Significativamente, de Riego se mantuvo una memoria conmovida y vibrante por mártir de la libertad. Por eso, la II República, en 1931, instauró como himno oficial, en lugar de la Marcha Real, la canción que identificaba a la tropa que, bajo el mando de Riego, se había pronunciado en 1820 a favor de la Constitución de Cádiz. De igual modo, hasta la década de 1930, el carlismo teocrático mantuvo una identidad irreductible. Actualmente, podrían considerarse clausurados tales pasados, pues ni el Himno de Riego suscita fervores liberales, sino más bien referencias opuestas entre los sectores que lo entonan, ciertamente minoritarios, ni el carlismo traspasa las lindes de la arqueología histórica.
Sin embargo, en España persisten dos hechos-límite que han dividido la convivencia y cuyos traumas de emoción colectiva han marcado la historia y la subsiguiente memoria posterior. El primero, la Guerra Civil de 1936 a 1939 y la posterior dictadura significan casi 80 años de conmoción no clausurada para grupos significativos de la sociedad. Por eso, la Ley de Memoria Democrática de 2022, además de solventar el derecho a la digna sepultura de las víctimas existentes en fosas comunes, se propone vertebrar una memoria democrática, alternativa a la memoria intransigente y partidista impuesta por la dictadura de Franco. Así, en los actos de recuerdo de las víctimas organizados por el Gobierno de España el 31 de octubre de 2022 y el pasado 30 de octubre, se homenajeó tanto a víctimas de la dictadura militar como de la violencia revolucionaria. Quizás no se haya resaltado suficientemente por parte del Gobierno el valor que dicho acto aporta a la convivencia democrática, porque podría ser un ejemplo para imitar en los actos cívicos, jornadas o encuentros académicos relacionados con la memoria de la Guerra Civil patrocinados por instituciones públicas.
Ahora bien, en nuestra convivencia persiste un segundo trauma, el derivado del terrorismo practicado por ETA, asunto activo sobre todo en el País Vasco, aunque resuene desmesuradamente en toda España para afianzar emociones de polarización electoral. Cabría sumar el silencio o embrollo aplicado a las víctimas de los atentados del terrorismo yihadista del 11 de marzo de 2004 en Madrid y el 17 de agosto de 2017 en Barcelona. Pareciera que estos hechos, al ser también un asunto internacional, se marginan y quizás resulten molestos tanto para unas izquierdas confusas en su relación con la cultura islámica como para las derechas que arroparon el funesto error de Aznar.

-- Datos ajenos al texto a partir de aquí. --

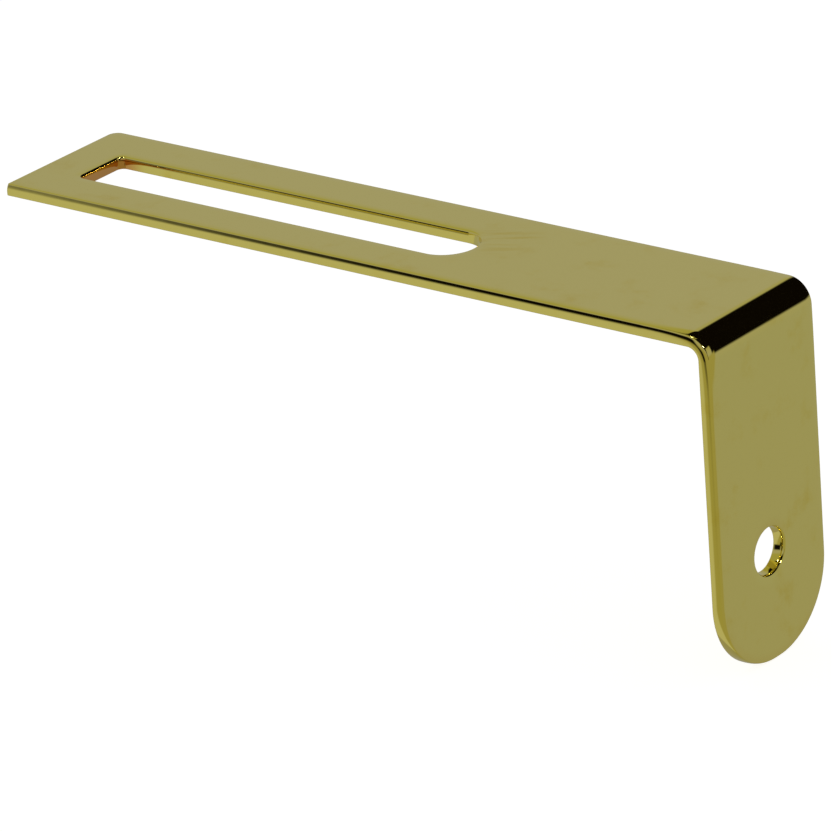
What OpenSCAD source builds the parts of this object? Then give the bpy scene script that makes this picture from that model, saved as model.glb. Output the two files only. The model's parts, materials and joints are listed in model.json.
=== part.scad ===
// Slotted angle stay: one flat strip, pierced, tumbled and bent once to a right angle.
// The long leg carries the adjusting slot, and the short leg carries the fixing hole.
// The origin is the centre of the fixing hole on the outer face of the short leg.
// +X points out of that face, the long leg runs towards -X, and +Z points up from the foot.

/* [Strip] */
// Width of the strip
strip_w = 12.7; // [10:0.1:20]
// Thickness of the strip
strip_t = 1.0; // [0.8:0.05:1.6]
// Radius that tumbling leaves on every edge
edge_r = 0.1; // [0.05:0.05:0.15]

/* [Legs] */
// Length of the long leg, from its free end to the outer face of the short leg
long_leg = 64.8; // [52:0.1:90]
// Length of the short leg, from the foot's tip to the top face of the long leg
short_leg = 27; // [20:0.1:45]
// Radius of the free end's corner on the +Y side
far_corner_r = 0.9; // [0.2:0.1:4]
// Radius of the free end's corner on the -Y side, where the strip was cut off nearly square
near_corner_r = 0.2; // [0.2:0.1:4]
// Corner radius of the rounded foot, at most half the strip's width
foot_r = 6.1; // [2:0.1:10]

/* [Bend] */
// Inner radius of the bend
bend_inner_r = 0.9; // [0.6:0.1:3]

/* [Adjusting slot] */
// Width of the slot, which clears an M4 screw and sets the slot's round end
slot_w = 4.8; // [3:0.1:6.4]
// Length of the slot from end to end
slot_len = 35.5; // [15:0.1:42]
// Metal left between the free end and the slot's square end
slot_end_gap = 4.1; // [2:0.1:6]
// Corner radius at the slot's square end
slot_corner_r = 0.5; // [0.2:0.1:1.4]
// Sideways shift of the slot from the strip's centre line
slot_shift = -0.2; // [-0.5:0.1:0.5]

/* [Fixing hole] */
// Diameter of the hole, which clears an M3 screw
hole_d = 3.5; // [3:0.1:6]
// Distance from the foot's tip to the hole's centre
hole_to_tip = 8.5; // [6:0.1:11]
// Sideways shift of the hole from the strip's centre line
hole_shift = -0.4; // [-0.5:0.1:0.5]

/* [Hidden] */

$fn = 96;
over = 1;                                     // how far a cutter passes each face
bend_outer_r = bend_inner_r + strip_t;
half_w = strip_w / 2;
half_slot = slot_w / 2;
foot_corner_r = min(foot_r, half_w);
top_z = short_leg - hole_to_tip;              // top face of the long leg
centre_y = -hole_shift;                       // centre line of the strip
gold = [0.80, 0.69, 0.36];

// Half of the strip's section, from its middle (x = 0) out to a rounded edge at x = reach.
// The thickness runs from y = 0 down to y = -strip_t.
module half_strip(reach) {
    translate([0, -strip_t])
        square([reach - edge_r, strip_t]);
    translate([0, edge_r - strip_t])
        square([reach, strip_t - 2 * edge_r]);
    for (y = [-edge_r, edge_r - strip_t])
        translate([reach - edge_r, y])
            circle(r = edge_r);
}

// Half of a cutter's section: an opening with its wall at x = reach, which leaves the
// metal's edges rounded where the wall meets each face.
module half_opening(reach) {
    difference() {
        translate([0, -strip_t - over])
            square([reach + edge_r, strip_t + 2 * over]);
        translate([reach, edge_r - strip_t])
            square([2 * edge_r, strip_t - 2 * edge_r]);
        for (y = [-edge_r, edge_r - strip_t])
            translate([reach + edge_r, y])
                circle(r = edge_r);
    }
}

// One end of a plate or of a slot: two round corners and the straight stretch between
// them, or one half circle where the corners meet. The end starts at x = 0 and reaches
// x = corner_r, and children() is the half section that it carries round.
module rounded_end(half, corner_r) {
    reach = half - corner_r;
    for (y = reach > 0 ? [-reach, reach] : [0])
        translate([0, y, 0])
            rotate_extrude()
                children();
    if (reach > 0)
        translate([0, reach, 0])
            rotate([90, 0, 0])
                linear_extrude(height = 2 * reach)
                    children();
}

// A straight run along X: children() is the half section on each side of the middle.
module straight_run(reach) {
    rotate([90, 0, 90])
        linear_extrude(height = reach) {
            children();
            mirror([1, 0])
                children();
        }
}

// The +Y half of a flat leg with its upper face at z = 0: it starts at x = 0 and ends at
// x = reach in one corner of the given radius.
module half_leg(reach, corner_r) {
    side = half_w - corner_r;
    rotate([90, 0, 90])
        linear_extrude(height = reach - corner_r)
            half_strip(half_w);
    translate([reach - corner_r, side, 0]) {
        rotate_extrude()
            half_strip(corner_r);
        if (side > 0)
            rotate([90, 0, 0])
                linear_extrude(height = side)
                    half_strip(corner_r);
    }
}

// A flat leg with a corner radius for each side of its end.
module leg(reach, plus_y_r, minus_y_r) {
    half_leg(reach, plus_y_r);
    mirror([0, 1, 0])
        half_leg(reach, minus_y_r);
}

// The bend: a quarter turn of the strip's section about an axis along Y.
module bend() {
    rotate([90, 0, 0])
        rotate_extrude(angle = 90)
            translate([bend_outer_r, 0])
                rotate([0, 0, -90]) {
                    half_strip(half_w);
                    mirror([1, 0])
                        half_strip(half_w);
                }
}

// The whole strip with its bend, before it is pierced.
module bent_strip() {
    translate([-bend_outer_r, centre_y, top_z])
        mirror([1, 0, 0])
            leg(long_leg - bend_outer_r, far_corner_r, near_corner_r);
    translate([-bend_outer_r, centre_y, top_z - bend_outer_r])
        bend();
    translate([0, centre_y, top_z - bend_outer_r])
        rotate([0, 90, 0])
            leg(short_leg - bend_outer_r, foot_corner_r, foot_corner_r);
}

// Cutter for the adjusting slot, from its square end at x = 0 to its round end.
module slot_cutter() {
    translate([slot_corner_r, 0, 0])
        straight_run(slot_len - slot_corner_r - half_slot)
            half_opening(half_slot);
    translate([slot_corner_r, 0, 0])
        mirror([1, 0, 0])
            rounded_end(half_slot, slot_corner_r)
                half_opening(slot_corner_r);
    translate([slot_len - half_slot, 0, 0])
        rounded_end(half_slot, half_slot)
            half_opening(half_slot);
}

// Cutter for the fixing hole, about the Z axis.
module hole_cutter() {
    rotate_extrude()
        half_opening(hole_d / 2);
}

// The bracket: the bent strip with its adjusting slot and its fixing hole.
module stay_bracket() {
    color(gold)
        difference() {
            bent_strip();
            translate([slot_end_gap - long_leg, centre_y + slot_shift, top_z])
                slot_cutter();
            rotate([0, 90, 0])
                hole_cutter();
        }
}

stay_bracket();
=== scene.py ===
"""Looks of a slotted angle stay: a polished, gold-plated strip, pierced and bent once.

The strip is modelled as it is made: a flat blank gets its corners, the adjusting slot and
the fixing hole are punched, the press rolls off the rims of its outer face, tumbling
softens the other edges, and the blank is folded once. A pale bench and a plain studio
stand round it. Lengths are in metres, and mm() turns the millimetres of the design into
them.
"""

import json
import logging
import math
from collections.abc import Callable
from dataclasses import dataclass, field
from enum import Enum

import bmesh
import bpy
from mathutils import Matrix, Vector

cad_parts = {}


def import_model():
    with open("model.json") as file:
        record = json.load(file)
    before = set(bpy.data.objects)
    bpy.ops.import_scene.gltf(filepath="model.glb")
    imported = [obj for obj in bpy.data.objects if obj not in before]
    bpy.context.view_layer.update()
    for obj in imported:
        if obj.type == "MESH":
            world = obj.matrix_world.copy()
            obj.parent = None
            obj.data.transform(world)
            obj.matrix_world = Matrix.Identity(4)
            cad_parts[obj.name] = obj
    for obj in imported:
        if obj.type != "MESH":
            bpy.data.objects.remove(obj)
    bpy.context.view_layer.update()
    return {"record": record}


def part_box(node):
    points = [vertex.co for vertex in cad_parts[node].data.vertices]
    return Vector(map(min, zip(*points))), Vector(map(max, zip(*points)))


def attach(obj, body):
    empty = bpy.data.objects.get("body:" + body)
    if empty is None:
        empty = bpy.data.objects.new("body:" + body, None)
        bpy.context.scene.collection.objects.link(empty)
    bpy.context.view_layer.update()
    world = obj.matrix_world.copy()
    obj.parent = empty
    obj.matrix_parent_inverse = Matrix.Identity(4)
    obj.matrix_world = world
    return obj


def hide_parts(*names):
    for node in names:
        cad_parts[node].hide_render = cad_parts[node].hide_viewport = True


LOG = logging.getLogger("stay")

NODE = "stay_bracket"
BODY = "root"
WELD = 1e-6  # points closer than a micrometre are one point
NEAR = 1e-5  # two places closer than a hundredth of a millimetre are the same place
BLACK = (0.003, 0.002, 0.001)  # black cloth, in linear colour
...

En todo caso, con leyes o sin leyes, ¿son necesarios 200 años para cicatrizar tales periodos o hechos traumáticos? Del futuro no debemos hablar los historiadores. Nos corresponde investigar y enseñar los conflictos y violentas brutalidades de los citados traumas de la España contemporánea como parte del escarpado proceso de cualquier avance democrático e integrarlos, en todo momento, dentro de una historia global de las crueldades que han marcado la historia de la humanidad. Además, en lo referido a la enseñanza de la historia de España, remarcando siempre que todas las fronteras son cambiantes y, en nuestro caso, tan recientes que de ningún modo “nuestro” pasado y “nuestra” memoria actual encajan ni con las fronteras ni con las identidades de quienes habitaron estas tierras a lo largo de tantos siglos.
También cabe aportar reflexiones para mejorar la convivencia y, en este punto, ya en 2004 un maestro de historiadores, Juan José Carreras Ares, nos planteó un desafío: “¿Por qué hablamos de memoria cuando queremos decir historia?” Sería el camino no para perfilar una determinada memoria, que siempre conlleva ingredientes emocionales, sino para profundizar y divulgar con ecuanimidad un conocimiento histórico anclado en el método propuesto por otro gran maestro, Marc Bloch, cuando, en 1943, ante la disyuntiva de “juzgar o comprender” el pasado, a pesar de sufrir la persecución y ser fusilado por luchar contra la ocupación nazi, dejó escrito (en tiempo de barbarie, no de democracia) que optaba por “comprender”. En definitiva, nos enseñó que la utilidad social de la historia consiste en “comprender” esa realidad humana que siempre es, “como la del mundo físico, enorme y abigarrada”.